With the wealth of tools and techniques at our disposal today, achieving outstanding results in computer vision is not only possible but also achievable with the right practices and strategies. In this article, I will share some of the best practices for data preprocessing, model selection, hyperparameter tuning, and fine-tuning in the context of computer vision tasks.

Understanding how Computer Vision Models work is not as complicated as you may imagine.

📕 𝗗𝗮𝘁𝗮

🔹 𝗜𝗺𝗮𝗴𝗲 𝗗𝗮𝘁𝗮 - An image is just Height x Width grid of pixels in the range: 0 to 255.

🔹 𝗗𝗮𝘁𝗮 𝗔𝘂𝗴𝗺𝗲𝗻𝘁𝗮𝘁𝗶𝗼𝗻 - Rotation, gaussian blur, stretching, shifting (to increase the diversity of the training dataset)

📘 𝗖𝗼𝗿𝗲 𝗖𝗼𝗺𝗽𝗼𝗻𝗲𝗻𝘁𝘀

🔹 𝗖𝗼𝗻𝘃𝗼𝗹𝘂𝘁𝗶𝗼𝗻 𝗟𝗮𝘆𝗲𝗿 - Applies filters to extract features like edges and corners.

🔹 𝗣𝗼𝗼𝗹𝗶𝗻𝗴 𝗟𝗮𝘆𝗲𝗿 - Downsamples feature data using operations like max pooling -> max(pixels)

🔹 𝗗𝗡𝗡 - Flatten feature H x W x C into tabular data then train a dense neural network.

📙 𝗔𝘂𝘅𝗶𝗹𝗶𝗮𝗿𝘆 𝗙𝘂𝗻𝗰𝘁𝗶𝗼𝗻

🔹 𝗡𝗼𝗿𝗺𝗮𝗹𝗶𝘇𝗮𝘁𝗶𝗼𝗻 - Helps vanishing/exploding gradient & convergence

🔹 𝗔𝗰𝘁𝗶𝘃𝗮𝘁𝗶𝗼𝗻 𝗙𝘂𝗻𝗰𝘁𝗶𝗼𝗻 - ReLU is commonly used to introduce non-linearity.

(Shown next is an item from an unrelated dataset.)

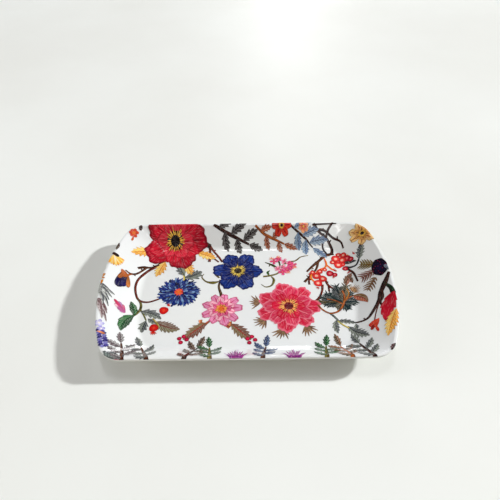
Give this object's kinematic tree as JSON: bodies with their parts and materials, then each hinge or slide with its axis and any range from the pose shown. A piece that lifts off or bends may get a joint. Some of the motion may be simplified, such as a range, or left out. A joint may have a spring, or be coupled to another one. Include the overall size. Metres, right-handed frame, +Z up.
{
  "type": "serving tray",
  "caption": "Small rectangular melamine serving tray with bowed ends, sloping walls, a thin white rim and an all-over floral print under clear glaze.",
  "frame": {"origin": "on the surface the tray rests on, under the middle of the tray", "axes": "+X along the long side, +Y towards the back long side, +Z up"},
  "size_m": [0.24, 0.145, 0.0185],
  "materials": {
    "melamine": "glossy moulded melamine, white",
    "printed_foil": "white foil with a colourful floral print, pressed into the melamine",
    "glaze": "clear glossy melamine glaze"
  },
  "bodies": {
    "root": {"tray_body": "melamine", "decor_foil": "printed_foil", "clear_glaze": "glaze"}
  },
  "joints": []
}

🔹 𝗘𝘃𝗮𝗹𝘂𝗮𝘁𝗶𝗼𝗻 𝗠𝗲𝘁𝗿𝗶𝗰 - Cross-entropy used and errors propagated backwards

It's not as complicated as you would imagine once you understand the building blocks.

Folder Directory


├── LICENSE
├── README.md                <- Brief documentation
│
├── basic_neural_networks     <- Folder for Basic Neural Networks section
│   └── README.md             <- see folders (1 to 8) for details
│
├── data_processing           <- Folder for Data Processing section
│   └── README.md             <- see folders (1 to 4) for details
│
├── model_selection           <- Folder for Model Selection section
│   └── README.md             <- see folders (1 to 4) for details
│
├── hyperparameter_tuning     <- Folder for Hyperparameter Tuning section
│   └── README.md             <- see folders (1 to 4) for details
│
├── fine_tuning               <- Folder for Fine Tuning section
│   └── README.md             <- see folders (1 to 3) for details
│
├── computer_vision           <- Folder for Computer Vision Topics
│   └── README.md             <- Brief introduction to computer vision topics
│
│   ├── object_detection      <- Subfolder for Object Detection
│   │   └── README.md         <- Details on object detection topics
│
│   ├── image_segmentation    <- Subfolder for Image Segmentation
│   │   └── README.md         <- Details on image segmentation topics
│
│   ├── yolo_faster_rcnn      <- Subfolder for YOLO and Faster R-CNN
│   │   └── README.md         <- Details on YOLO and Faster R-CNN
│
│   ├── image_captioning      <- Subfolder for Image Captioning and Generation
│   │   └── README.md         <- Details on image captioning and generative models
│
│   ├── object_tracking       <- Subfolder for Object Tracking
│   │   └── README.md         <- Details on object tracking methods
│
│   ├── data_augmentation     <- Subfolder for Data Augmentation in Computer Vision
│   │   └── README.md         <- Details on data augmentation techniques
│
│   ├── hardware_acceleration <- Subfolder for Hardware Acceleration in Computer Vision
│   │   └── README.md         <- Details on hardware acceleration options
│
│   ├── advanced_applications <- Subfolder for Advanced Computer Vision Applications
│   │   └── README.md         <- Details on more complex applications
│
│   ├── ethics_in_cv         <- Subfolder for Ethical Considerations in Computer Vision
│   │   └── README.md         <- Details on ethical issues in computer vision
│
│   ├── deployment_scaling   <- Subfolder for Deployment and Scalability in Computer Vision
│   │   └── README.md         <- Details on deploying and scaling computer vision models
│
│   ├── industry_use_cases    <- Subfolder for Industry-Specific Use Cases in Computer Vision
│       └── README.md         <- Details on industry-specific applications

Data Preprocessing

1. Data Augmentation

Data augmentation is a powerful technique to enhance the size and quality of your dataset. Apply transformations such as rotations, flips, zooms, and crops to increase the variability of your training data.

2. Normalization

Standardizing image data by scaling pixel values to a consistent range (e.g., [0, 1] or [-1, 1]). This ensures that the neural network converges faster and is less sensitive to input variations.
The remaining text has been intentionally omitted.